Morales’ Movimiento al Socialismo (Movement to Socialism — or MAS) was also a big winner. It obtained a two-thirds majority of the 130 deputies and 36 senators who make up the new Plurinational Legislative Assembly.
This result is critical to the continuation of Morales’ indigenous-ethnic socialist project that began with his election in 2006. It is, as Morales has said “a mandate to accelerate this revolutionary process”.
And fundamental to the MAS victory was Morales’ ability to win the middle class vote. This is a class usually aligned to conservative parties and — let’s be brutal here — often deeply racist against indigenous people. Morales managed to persuade the middle class that it has a place in his program of transformation. “Welcome to this revolutionary process,” he told them.
With this landslide victory, Morales will encounter few obstacles as he moves to reform the State and democratise key institutions like the Constitutional Tribunal and the Supreme Court.
He will also be in a strong position to implement his plans to amend the constitution to facilitate indigenous autonomy. This will allow the indigenous people of Bolivia — 62 per cent of the population — to undertake traditional native forms of governance such as consensus building. This in turn will mean greater sovereignty and self-determination.
The magnitude of this most recent success in the poll indicates that the majority of the country approves of the central propositions that underpin Evo Morales’ socialist project. The first of these — as Bolivian sociologist and Vice-President Álvaro García Linera has phrased it — is a “national productive” model. During his first term, Morales took full control of the energy and mineral sector. He nationalised gas and increased taxes on oil companies.

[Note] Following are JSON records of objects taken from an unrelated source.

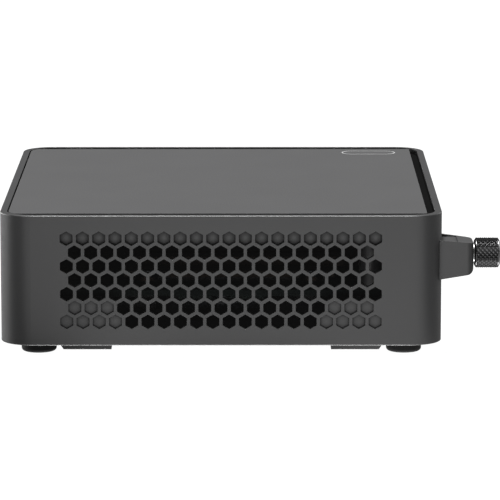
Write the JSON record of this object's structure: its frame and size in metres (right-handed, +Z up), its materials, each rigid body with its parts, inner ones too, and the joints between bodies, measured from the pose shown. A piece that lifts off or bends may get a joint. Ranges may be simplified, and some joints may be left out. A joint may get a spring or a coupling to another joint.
{
  "type": "mini pc",
  "caption": "Small desktop computer in a shallow grey case with honeycomb side vents, a lift-off bottom cover, rubber feet and a rear lock bracket with a knurled thumbscrew.",
  "frame": {"origin": "on the surface that the feet stand on, under the centre of the case", "axes": "+Z up through the top panel, +Y towards the rear sockets, +X to the right when facing the front"},
  "size_m": [0.117, 0.1268, 0.037],
  "materials": {
    "case_plastic": "fine textured dark grey moulding",
    "panel_plastic": "matt mid grey",
    "black_trim": "matt black",
    "panel_metal": "black painted sheet",
    "foot_rubber": "black rubber",
    "socket_metal": "plated sheet",
    "screw_steel": "zinc plated",
    "brass_thread": "knurled brass",
    "aluminium_plate": "milled",
    "copper_metal": "bare copper",
    "thermal_pad": "soft grey pad",
    "light_ring": "frosted clear",
    "circuit_board": "dark green solder mask",
    "chip": "moulded black package",
    "aerial_foil": "thin foil",
    "lead_jacket": "thin jacketed lead",
    "knob_metal": "black knurled"
  },
  "bodies": {
    "case": {"case_shell": "case_plastic", "top_panel": "panel_plastic", "top_carrier": "black_trim", "rear_io_plate": "panel_metal", "button_light_ring": "light_ring", "power_switch": "black_trim", "motherboard": "circuit_board", "board_screws": "screw_steel", "processor": "chip", "cold_plate": "copper_metal", "heat_pipes": "copper_metal", "fin_stack": "aluminium_plate", "cooler_screws": "screw_steel", "fan_housing": "black_trim", "fan_cover": "socket_metal", "fan_bearing": "brass_thread", "fan_stator": "copper_metal", "fan_screws": "screw_steel", "memory_socket": "black_trim", "memory_module_upper": "circuit_board", "memory_module_lower": "circuit_board", "ssd_socket": "black_trim", "ssd_card": "circuit_board", "wifi_socket": "black_trim", "wifi_card": "circuit_board", "card_standoffs": "brass_thread", "card_screws": "screw_steel", "antennas": "aerial_foil", "antenna_leads": "lead_jacket", "coin_cell_holder": "black_trim", "coin_cell": "screw_steel", "power_inlet": "black_trim", "rear_usb_sockets": "socket_metal", "rear_usb_c_sockets": "socket_metal", "network_socket": "socket_metal", "display_sockets": "socket_metal", "front_usb_sockets": "socket_metal", "front_usb_c_socket": "socket_metal", "bracket_insert": "brass_thread"},
    "bottom_cover_body": {"bottom_cover": "case_plastic", "mounting_inserts": "brass_thread", "rubber_feet": "foot_rubber", "cover_heat_plate": "aluminium_plate", "ssd_thermal_pad": "thermal_pad"},
    "latch": {"cover_latch": "black_trim"},
    "power_button_body": {"power_button": "black_trim"},
    "fan_wheel": {"fan_rotor": "black_trim", "fan_shaft": "screw_steel"},
    "bracket": {"lock_bracket": "case_plastic"},
    "washer": {"screw_washer": "screw_steel"},
    "screw": {"thumbscrew": "knob_metal"}
  },
  "joints": [
    {"name": "cover_lift_off", "type": "slide", "parent": "case", "child": "bottom_cover_body", "axis": [0, 0, -1], "range_m": [0, 0.05]},
    {"name": "latch_slide", "type": "slide", "parent": "bottom_cover_body", "child": "latch", "axis": [0, -1, 0], "range_m": [0, 0.003]},
    {"name": "power_button_press", "type": "slide", "parent": "case", "child": "power_button_body", "axis": [0, 1, 0], "range_m": [0, 0.0005], "stiffness_N_per_m": 900, "springref_m": -0.0005},
    {"name": "fan_spin", "type": "hinge", "parent": "case", "child": "fan_wheel", "pos_m": [-0.025, -0.001, 0.026], "axis": [0, 0, 1], "continuous": true},
    {"name": "bracket_lift_off", "type": "slide", "parent": "case", "child": "bracket", "axis": [0, 1, 0], "range_m": [0, 0.025]},
    {"name": "screw_advance", "type": "slide", "parent": "bracket", "child": "washer", "axis": [0, 1, 0], "range_m": [0, 0.004]},
    {"name": "screw_turn", "type": "hinge", "parent": "washer", "child": "screw", "pos_m": [0.0481, 0.0645, 0.0258], "axis": [0, 1, 0], "range_deg": [0, 2885]}
  ],
  "couplings": [
    {"joint": "screw_turn", "follows": "screw_advance", "rad_per_m": 12566}
  ]
}
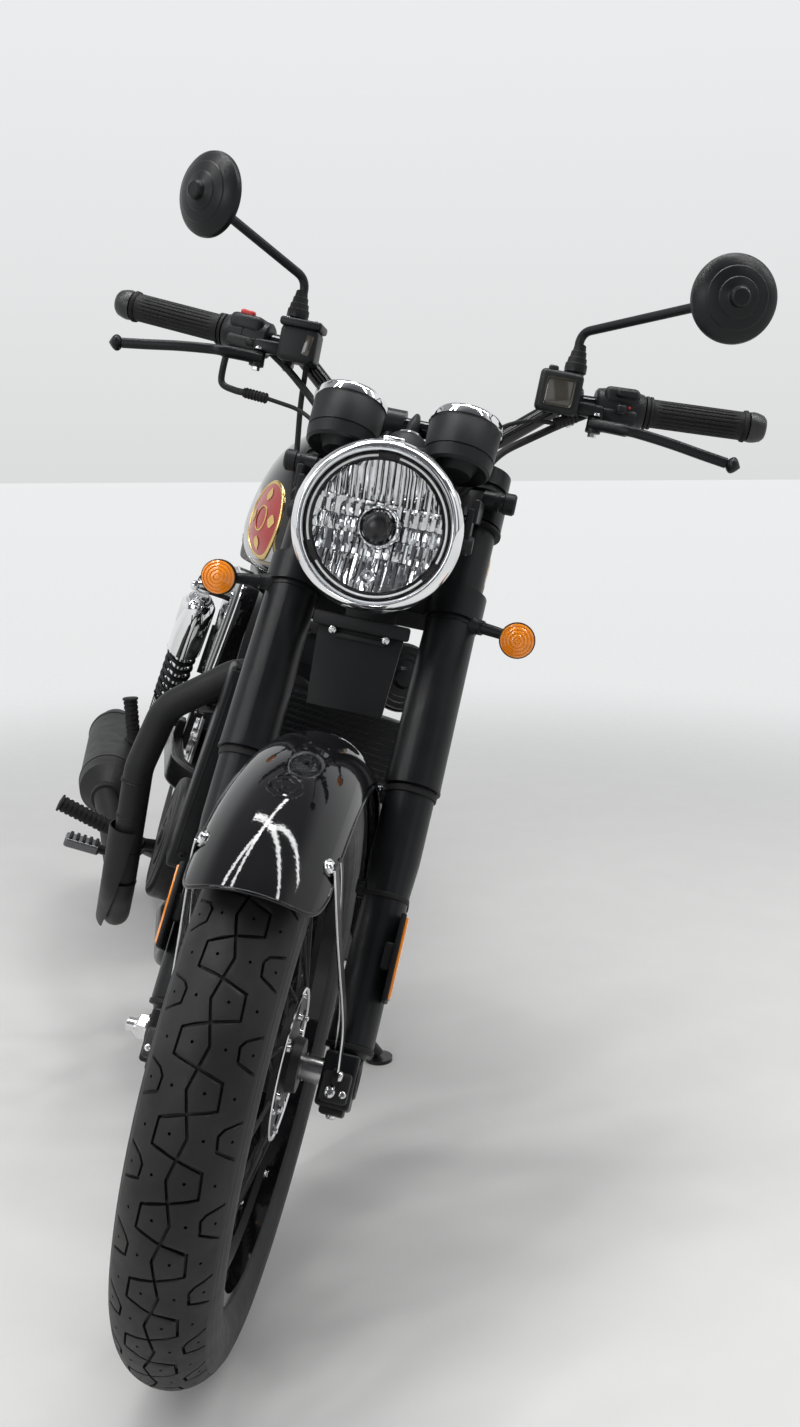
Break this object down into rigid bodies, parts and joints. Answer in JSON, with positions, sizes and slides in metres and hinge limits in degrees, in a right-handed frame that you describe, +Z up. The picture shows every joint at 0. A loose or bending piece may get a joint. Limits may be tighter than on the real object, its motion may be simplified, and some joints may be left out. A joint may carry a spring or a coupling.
{
  "type": "retro motorcycle",
  "caption": "Upright road motorcycle with spoked wheels, a round headlamp, twin dials, high mudguards and a round tank, leaning on its side stand.",
  "frame": {"origin": "middle of the ground under the leaning machine, at the centre of its outline seen from above", "axes": "+Z up, -Y forwards the way the motorcycle faces, +X to the rider's left, the side it leans to"},
  "size_m": [0.9126, 2.1253, 1.2702],
  "materials": {
    "frame_paint": "satin",
    "gloss_black": "gloss",
    "tank_paint": "gloss",
    "satin_black": "satin",
    "engine_black": "satin",
    "cast_alloy": "satin",
    "bright_chrome": "polished",
    "steel": "brushed",
    "black_rubber": "matte",
    "tyre_rubber": "matte",
    "black_plastic": "matte",
    "amber_lamp": "gloss",
    "lamp_glass": "clear",
    "seat_cover": "satin"
  },
  "bodies": {
    "frame": {"main_frame": "frame_paint", "subframe": "frame_paint", "crankcase": "engine_black", "cylinder": "cast_alloy", "cylinder_head": "cast_alloy", "engine_covers": "cast_alloy", "airbox": "black_plastic", "radiator": "cast_alloy", "fuel_tank": "tank_paint", "fuel_cap": "bright_chrome", "seat": "seat_cover", "side_covers": "gloss_black", "rear_mudguard": "gloss_black", "tail_lights": "amber_lamp", "swingarm": "frame_paint", "rear_axle": "steel", "rear_shocks": "steel", "shock_springs": "steel", "rear_caliper": "cast_alloy", "exhaust_header": "satin_black", "muffler": "satin_black", "heat_shield": "satin_black", "drive_chain": "steel", "chain_guard": "satin_black", "rider_pegs": "black_rubber", "passenger_pegs": "black_rubber", "brake_pedal": "steel", "gear_lever": "steel"},
    "steering": {"fork_legs": "satin_black", "fork_covers": "satin_black", "fork_yokes": "satin_black", "headlamp_ring": "bright_chrome", "headlamp_lens": "lamp_glass", "headlamp_shell": "satin_black", "under_lamp_panel": "black_plastic", "gauges": "black_plastic", "handlebar": "gloss_black", "grips": "black_rubber", "switch_housings": "black_plastic", "control_perches": "satin_black", "hand_levers": "satin_black", "mirrors": "satin_black", "front_indicators": "amber_lamp", "front_mudguard": "gloss_black", "mudguard_stays": "satin_black", "front_caliper": "cast_alloy", "front_axle": "steel", "control_cables": "black_rubber", "brake_hose": "black_rubber", "wiring": "black_rubber"},
    "front_wheel": {"front_tyre": "tyre_rubber", "front_rim": "gloss_black", "front_hub": "cast_alloy", "front_brake_disc": "steel"},
    "rear_wheel": {"rear_tyre": "tyre_rubber", "rear_rim": "gloss_black", "rear_hub": "cast_alloy", "rear_brake_disc": "steel", "rear_sprocket": "steel"},
    "side_stand": {"side_stand": "frame_paint"}
  },
  "joints": [
    {"name": "steering", "type": "hinge", "parent": "frame", "child": "steering", "pos_m": [-0.1884, -0.70772, 0.28618], "axis": [0.3061, 0.4489, 0.8395], "range_deg": [-17, 53]},
    {"name": "front_wheel_spin", "type": "hinge", "parent": "steering", "child": "front_wheel", "pos_m": [-0.19634, -0.75413, 0.31388], "axis": [0.9409, -0.2772, -0.1948], "continuous": true},
    {"name": "rear_wheel_spin", "type": "hinge", "parent": "frame", "child": "rear_wheel", "pos_m": [-0.17938, 0.66846, 0.30659], "axis": [0.9397, -0.0011, -0.342], "continuous": true},
    {"name": "side_stand_fold", "type": "hinge", "parent": "frame", "child": "side_stand", "pos_m": [-0.09168, -0.11693, 0.18458], "axis": [0.9341, 0.1543, 0.3219], "range_deg": [0, 95.9]}
  ]
}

With this national productive model Evo Morales managed to guarantee the State a major surplus. This has been used to create public companies and to finance social aid programs. His aim is to end the historic social and economic marginalisation of indigenous people. The windfall has also been used to implement massive literacy projects and to introduce direct welfare subsidies for children, pregnant women, and the elderly.
The second proposition — and perhaps the most noteworthy — encourages the development of indigenous identification with the Morales socialist project. Indigenous people have become politically active in seeking autonomy and self-determination.
This constitutes a major deviation from the patterns which have hitherto defined contemporary Bolivian history. Bolivian indigenous people have been subject to decades of racism and oppression by the white elite. This epoch ended with the arrival of Evo Morales. He has instigated — not just through his political rhetoric but through his actions — a new sense of pride and empowerment. So much so that the white elite is beginning to complain that the “indigenous are now arrogant”.
It is expected that in his second term Morales’ project will develop initiatives that were launched during his first term — like giving land to indigenous people — and will endure the amendment of the constitution such that indigenous autonomy is guaranteed.
This massive win also shows that Morales’ popularity has not faded — despite the allegations of abuse of power and corruption scandals that plagued his first term. And while he has been elected with a comfortable majority, he will nonetheless face some major challenges.
Firstly, there has been a fall in gas and oil production in Bolivia due to a lack of good investment and management. It is predicted that this decline in production, combined with drops in international prices, will reduce the Bolivian public coffers by more than US$1 billion — some 17 per cent of the national budget.
Secondly, Morales must work to bring together a profoundly divided country. As in Venezuela under Hugo Chavez, an almost irreconcilable divide between “Evistas” and the opposition has marred the achievements of Morales. Evo may have clearly shown that most Bolivians support him, but that doesn’t mean that the others will go along with him calmly.
In his second term Morales will have to engage in a strategy of inclusion of all social sectors, including the old elite that dominated Bolivian politics until recently. He will have to tone down his virulent anti-opposition rhetoric and develop a more conciliatory narrative. He has to widen his political appeal and implement — as the Bolivian consul in Sydney Antonio Morón Nava toldnewmatilda.com, “a project of national unity”.
If Morales doesn’t do this, he will risk facing a desperate, destabilising and undemocratic conservative right wing opposition. And in Latin America this kind of opposition is a recipe for disaster. Bolivia — where 60 per cent of its 10 million people are poor — just can’t afford this.